• _DIRECTIONS_: Beneath this sentence is a set of records; write each of them out exactly.
※
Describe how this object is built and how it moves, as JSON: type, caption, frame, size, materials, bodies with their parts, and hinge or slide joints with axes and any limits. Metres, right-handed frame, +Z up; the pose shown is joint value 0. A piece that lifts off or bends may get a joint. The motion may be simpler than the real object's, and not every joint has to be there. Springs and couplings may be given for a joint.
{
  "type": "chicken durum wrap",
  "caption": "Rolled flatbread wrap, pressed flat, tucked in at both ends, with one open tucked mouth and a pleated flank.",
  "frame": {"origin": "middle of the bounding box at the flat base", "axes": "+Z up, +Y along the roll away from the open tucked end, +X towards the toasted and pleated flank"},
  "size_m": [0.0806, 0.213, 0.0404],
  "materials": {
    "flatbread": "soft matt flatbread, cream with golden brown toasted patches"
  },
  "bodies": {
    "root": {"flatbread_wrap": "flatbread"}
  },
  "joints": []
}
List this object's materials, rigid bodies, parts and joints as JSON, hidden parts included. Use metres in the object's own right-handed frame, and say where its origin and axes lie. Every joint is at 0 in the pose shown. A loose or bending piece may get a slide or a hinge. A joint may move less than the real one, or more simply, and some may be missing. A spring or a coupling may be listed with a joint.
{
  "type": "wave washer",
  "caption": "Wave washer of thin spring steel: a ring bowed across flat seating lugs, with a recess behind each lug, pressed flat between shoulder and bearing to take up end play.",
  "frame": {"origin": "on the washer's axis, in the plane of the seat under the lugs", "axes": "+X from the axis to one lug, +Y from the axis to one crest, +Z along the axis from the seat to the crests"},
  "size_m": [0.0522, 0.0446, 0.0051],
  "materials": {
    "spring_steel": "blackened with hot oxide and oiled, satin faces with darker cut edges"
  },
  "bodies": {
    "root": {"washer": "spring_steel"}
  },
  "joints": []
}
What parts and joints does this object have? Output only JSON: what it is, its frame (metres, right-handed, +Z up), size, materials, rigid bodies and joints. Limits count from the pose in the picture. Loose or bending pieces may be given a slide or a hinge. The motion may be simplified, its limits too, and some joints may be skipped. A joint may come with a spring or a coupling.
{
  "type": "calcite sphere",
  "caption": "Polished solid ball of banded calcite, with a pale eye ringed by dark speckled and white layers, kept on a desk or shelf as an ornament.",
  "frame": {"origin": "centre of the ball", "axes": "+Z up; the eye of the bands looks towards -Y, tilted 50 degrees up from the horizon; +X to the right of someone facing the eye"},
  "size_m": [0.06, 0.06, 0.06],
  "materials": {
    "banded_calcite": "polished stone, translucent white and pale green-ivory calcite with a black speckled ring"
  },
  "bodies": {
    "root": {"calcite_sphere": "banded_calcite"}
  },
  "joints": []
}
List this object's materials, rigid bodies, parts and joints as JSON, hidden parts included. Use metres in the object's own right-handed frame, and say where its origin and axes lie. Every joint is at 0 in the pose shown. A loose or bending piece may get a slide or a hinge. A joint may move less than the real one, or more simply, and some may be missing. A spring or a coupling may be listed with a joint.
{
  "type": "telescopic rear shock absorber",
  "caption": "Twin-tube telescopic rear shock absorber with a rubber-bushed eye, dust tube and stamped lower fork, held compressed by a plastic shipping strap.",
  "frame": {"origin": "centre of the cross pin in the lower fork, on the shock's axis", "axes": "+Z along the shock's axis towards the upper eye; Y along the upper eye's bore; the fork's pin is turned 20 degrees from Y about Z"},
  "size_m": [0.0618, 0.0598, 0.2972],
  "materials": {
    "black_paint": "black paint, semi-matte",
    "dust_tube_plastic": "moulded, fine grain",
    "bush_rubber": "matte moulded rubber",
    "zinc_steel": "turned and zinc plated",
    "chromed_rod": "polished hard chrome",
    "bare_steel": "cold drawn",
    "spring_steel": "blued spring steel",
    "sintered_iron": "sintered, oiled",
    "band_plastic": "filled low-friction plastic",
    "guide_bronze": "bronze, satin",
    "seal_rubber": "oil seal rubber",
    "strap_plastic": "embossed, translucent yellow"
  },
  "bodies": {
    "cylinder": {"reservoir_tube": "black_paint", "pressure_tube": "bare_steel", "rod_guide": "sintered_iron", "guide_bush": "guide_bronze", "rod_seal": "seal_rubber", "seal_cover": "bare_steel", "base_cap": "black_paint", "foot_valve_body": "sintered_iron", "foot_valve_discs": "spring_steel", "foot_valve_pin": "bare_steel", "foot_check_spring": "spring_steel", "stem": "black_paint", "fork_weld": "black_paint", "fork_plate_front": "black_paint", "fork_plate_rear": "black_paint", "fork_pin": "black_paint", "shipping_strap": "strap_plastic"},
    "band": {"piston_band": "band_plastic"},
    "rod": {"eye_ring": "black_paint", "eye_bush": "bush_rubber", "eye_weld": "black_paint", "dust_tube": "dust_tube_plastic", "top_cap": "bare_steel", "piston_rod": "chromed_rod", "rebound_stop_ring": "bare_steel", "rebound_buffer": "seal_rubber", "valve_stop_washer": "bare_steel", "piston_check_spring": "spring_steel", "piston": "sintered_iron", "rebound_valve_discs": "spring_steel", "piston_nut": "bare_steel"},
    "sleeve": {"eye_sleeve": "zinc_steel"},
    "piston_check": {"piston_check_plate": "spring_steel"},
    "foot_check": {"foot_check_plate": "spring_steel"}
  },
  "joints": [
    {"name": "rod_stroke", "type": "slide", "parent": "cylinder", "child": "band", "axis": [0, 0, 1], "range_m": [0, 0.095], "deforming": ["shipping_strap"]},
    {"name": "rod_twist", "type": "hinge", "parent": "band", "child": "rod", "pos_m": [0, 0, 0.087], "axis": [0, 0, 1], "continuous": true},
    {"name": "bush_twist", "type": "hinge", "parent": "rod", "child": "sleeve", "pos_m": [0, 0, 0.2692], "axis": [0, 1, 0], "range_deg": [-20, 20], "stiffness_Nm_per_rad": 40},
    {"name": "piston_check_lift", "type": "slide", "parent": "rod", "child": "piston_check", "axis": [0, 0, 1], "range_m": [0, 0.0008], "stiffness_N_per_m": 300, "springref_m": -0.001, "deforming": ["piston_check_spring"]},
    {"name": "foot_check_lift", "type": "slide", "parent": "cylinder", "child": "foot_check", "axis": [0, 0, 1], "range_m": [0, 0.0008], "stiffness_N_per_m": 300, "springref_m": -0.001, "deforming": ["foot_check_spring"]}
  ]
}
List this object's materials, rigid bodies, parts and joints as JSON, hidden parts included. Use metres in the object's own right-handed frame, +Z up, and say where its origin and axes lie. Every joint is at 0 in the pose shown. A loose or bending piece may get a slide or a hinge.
※
• _RESULT OF THE EXERCISE_:
Describe how this object is built and how it moves, as JSON: type, caption, frame, size, materials, bodies with their parts, and hinge or slide joints with axes and any limits. Metres, right-handed frame, +Z up; the pose shown is joint value 0. A piece that lifts off or bends may get a joint. The motion may be simpler than the real object's, and not every joint has to be there. Springs and couplings may be given for a joint.
{
  "type": "chicken durum wrap",
  "caption": "Rolled flatbread wrap, pressed flat, tucked in at both ends, with one open tucked mouth and a pleated flank.",
  "frame": {"origin": "middle of the bounding box at the flat base", "axes": "+Z up, +Y along the roll away from the open tucked end, +X towards the toasted and pleated flank"},
  "size_m": [0.0806, 0.213, 0.0404],
  "materials": {
    "flatbread": "soft matt flatbread, cream with golden brown toasted patches"
  },
  "bodies": {
    "root": {"flatbread_wrap": "flatbread"}
  },
  "joints": []
}
List this object's materials, rigid bodies, parts and joints as JSON, hidden parts included. Use metres in the object's own right-handed frame, and say where its origin and axes lie. Every joint is at 0 in the pose shown. A loose or bending piece may get a slide or a hinge. A joint may move less than the real one, or more simply, and some may be missing. A spring or a coupling may be listed with a joint.
{
  "type": "wave washer",
  "caption": "Wave washer of thin spring steel: a ring bowed across flat seating lugs, with a recess behind each lug, pressed flat between shoulder and bearing to take up end play.",
  "frame": {"origin": "on the washer's axis, in the plane of the seat under the lugs", "axes": "+X from the axis to one lug, +Y from the axis to one crest, +Z along the axis from the seat to the crests"},
  "size_m": [0.0522, 0.0446, 0.0051],
  "materials": {
    "spring_steel": "blackened with hot oxide and oiled, satin faces with darker cut edges"
  },
  "bodies": {
    "root": {"washer": "spring_steel"}
  },
  "joints": []
}
What parts and joints does this object have? Output only JSON: what it is, its frame (metres, right-handed, +Z up), size, materials, rigid bodies and joints. Limits count from the pose in the picture. Loose or bending pieces may be given a slide or a hinge. The motion may be simplified, its limits too, and some joints may be skipped. A joint may come with a spring or a coupling.
{
  "type": "calcite sphere",
  "caption": "Polished solid ball of banded calcite, with a pale eye ringed by dark speckled and white layers, kept on a desk or shelf as an ornament.",
  "frame": {"origin": "centre of the ball", "axes": "+Z up; the eye of the bands looks towards -Y, tilted 50 degrees up from the horizon; +X to the right of someone facing the eye"},
  "size_m": [0.06, 0.06, 0.06],
  "materials": {
    "banded_calcite": "polished stone, translucent white and pale green-ivory calcite with a black speckled ring"
  },
  "bodies": {
    "root": {"calcite_sphere": "banded_calcite"}
  },
  "joints": []
}
List this object's materials, rigid bodies, parts and joints as JSON, hidden parts included. Use metres in the object's own right-handed frame, and say where its origin and axes lie. Every joint is at 0 in the pose shown. A loose or bending piece may get a slide or a hinge. A joint may move less than the real one, or more simply, and some may be missing. A spring or a coupling may be listed with a joint.
{
  "type": "telescopic rear shock absorber",
  "caption": "Twin-tube telescopic rear shock absorber with a rubber-bushed eye, dust tube and stamped lower fork, held compressed by a plastic shipping strap.",
  "frame": {"origin": "centre of the cross pin in the lower fork, on the shock's axis", "axes": "+Z along the shock's axis towards the upper eye; Y along the upper eye's bore; the fork's pin is turned 20 degrees from Y about Z"},
  "size_m": [0.0618, 0.0598, 0.2972],
  "materials": {
    "black_paint": "black paint, semi-matte",
    "dust_tube_plastic": "moulded, fine grain",
    "bush_rubber": "matte moulded rubber",
    "zinc_steel": "turned and zinc plated",
    "chromed_rod": "polished hard chrome",
    "bare_steel": "cold drawn",
    "spring_steel": "blued spring steel",
    "sintered_iron": "sintered, oiled",
    "band_plastic": "filled low-friction plastic",
    "guide_bronze": "bronze, satin",
    "seal_rubber": "oil seal rubber",
    "strap_plastic": "embossed, translucent yellow"
  },
  "bodies": {
    "cylinder": {"reservoir_tube": "black_paint", "pressure_tube": "bare_steel", "rod_guide": "sintered_iron", "guide_bush": "guide_bronze", "rod_seal": "seal_rubber", "seal_cover": "bare_steel", "base_cap": "black_paint", "foot_valve_body": "sintered_iron", "foot_valve_discs": "spring_steel", "foot_valve_pin": "bare_steel", "foot_check_spring": "spring_steel", "stem": "black_paint", "fork_weld": "black_paint", "fork_plate_front": "black_paint", "fork_plate_rear": "black_paint", "fork_pin": "black_paint", "shipping_strap": "strap_plastic"},
    "band": {"piston_band": "band_plastic"},
    "rod": {"eye_ring": "black_paint", "eye_bush": "bush_rubber", "eye_weld": "black_paint", "dust_tube": "dust_tube_plastic", "top_cap": "bare_steel", "piston_rod": "chromed_rod", "rebound_stop_ring": "bare_steel", "rebound_buffer": "seal_rubber", "valve_stop_washer": "bare_steel", "piston_check_spring": "spring_steel", "piston": "sintered_iron", "rebound_valve_discs": "spring_steel", "piston_nut": "bare_steel"},
    "sleeve": {"eye_sleeve": "zinc_steel"},
    "piston_check": {"piston_check_plate": "spring_steel"},
    "foot_check": {"foot_check_plate": "spring_steel"}
  },
  "joints": [
    {"name": "rod_stroke", "type": "slide", "parent": "cylinder", "child": "band", "axis": [0, 0, 1], "range_m": [0, 0.095], "deforming": ["shipping_strap"]},
    {"name": "rod_twist", "type": "hinge", "parent": "band", "child": "rod", "pos_m": [0, 0, 0.087], "axis": [0, 0, 1], "continuous": true},
    {"name": "bush_twist", "type": "hinge", "parent": "rod", "child": "sleeve", "pos_m": [0, 0, 0.2692], "axis": [0, 1, 0], "range_deg": [-20, 20], "stiffness_Nm_per_rad": 40},
    {"name": "piston_check_lift", "type": "slide", "parent": "rod", "child": "piston_check", "axis": [0, 0, 1], "range_m": [0, 0.0008], "stiffness_N_per_m": 300, "springref_m": -0.001, "deforming": ["piston_check_spring"]},
    {"name": "foot_check_lift", "type": "slide", "parent": "cylinder", "child": "foot_check", "axis": [0, 0, 1], "range_m": [0, 0.0008], "stiffness_N_per_m": 300, "springref_m": -0.001, "deforming": ["foot_check_spring"]}
  ]
}
List this object's materials, rigid bodies, parts and joints as JSON, hidden parts included. Use metres in the object's own right-handed frame, +Z up, and say where its origin and axes lie. Every joint is at 0 in the pose shown. A loose or bending piece may get a slide or a hinge.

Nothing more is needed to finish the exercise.